Again, I would say this is like the assault weapons issue. We've got big issues to deal with.
This unfunded mandates is one. Welfare reform is another. How we're going to lower the deficit and provide tax relief is another. There are major positive issues that we're going to have to face. We don't need to reopen an issue and make it worse. So I ask you to help us on that.
Now, let me say one final thing about the baseball strike, if I might. I asked Bill Usery, the Federal mediator, to get the sides back together and report to me by February 6th. Anybody know what February 6th is? It's Babe Ruth's 100th birthday. So it struck me as a good day to settle the baseball strike. I identify with Babe Ruth. He's a little overweight. [Laughter] And he struck out a lot—[laughter]—but he hit a lot of home runs because he went to bat. You are the people in this country who go to bat. You have to deal directly with people. You have to be accountable, not only for the rhetoric of your speeches but the reality of your actions.

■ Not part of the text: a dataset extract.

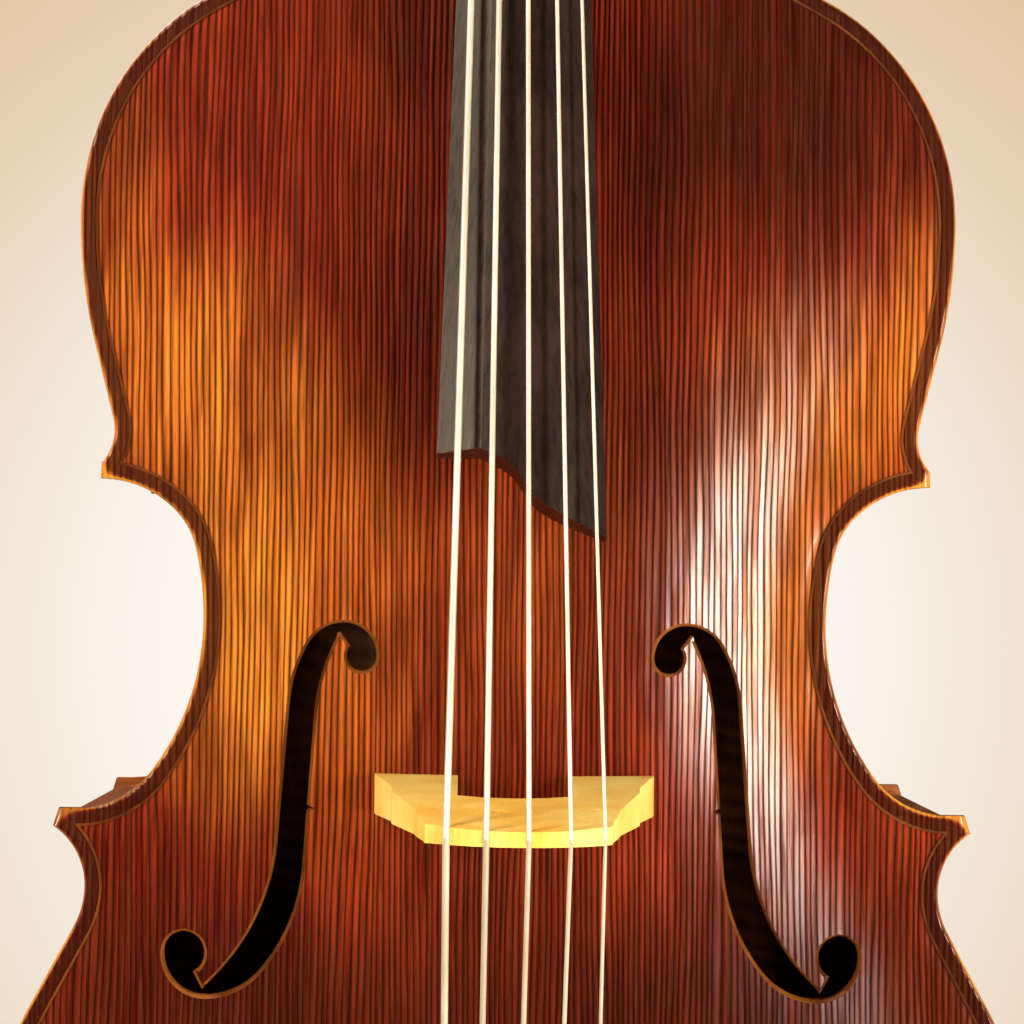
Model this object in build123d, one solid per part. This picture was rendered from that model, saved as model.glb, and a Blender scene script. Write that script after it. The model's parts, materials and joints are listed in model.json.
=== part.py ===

And so I ask you to take this opportunity to join with us, and let's make the decision the American people made last November a good decision by making it one of shared responsibility. Let's move what we can back to the State and local level. Let's work to empower people. Let's reduce the burden of Government and increase the opportunity it creates. We can do these things, but it is very important that we not fix what ain't broke and that we not become diverted by issues that can only divide us when there is so much we can do that will bring us together.
Thank you very much.
NOTE: The President spoke at 4:36 p.m. in Room 450 of the Old Executive Office Building. In his remarks, he referred to Mayor Victor Ashe of Knoxville, TN, president, U.S. Conference of Mayors, and Mayor Rolland R. Grant of East Providence, RI.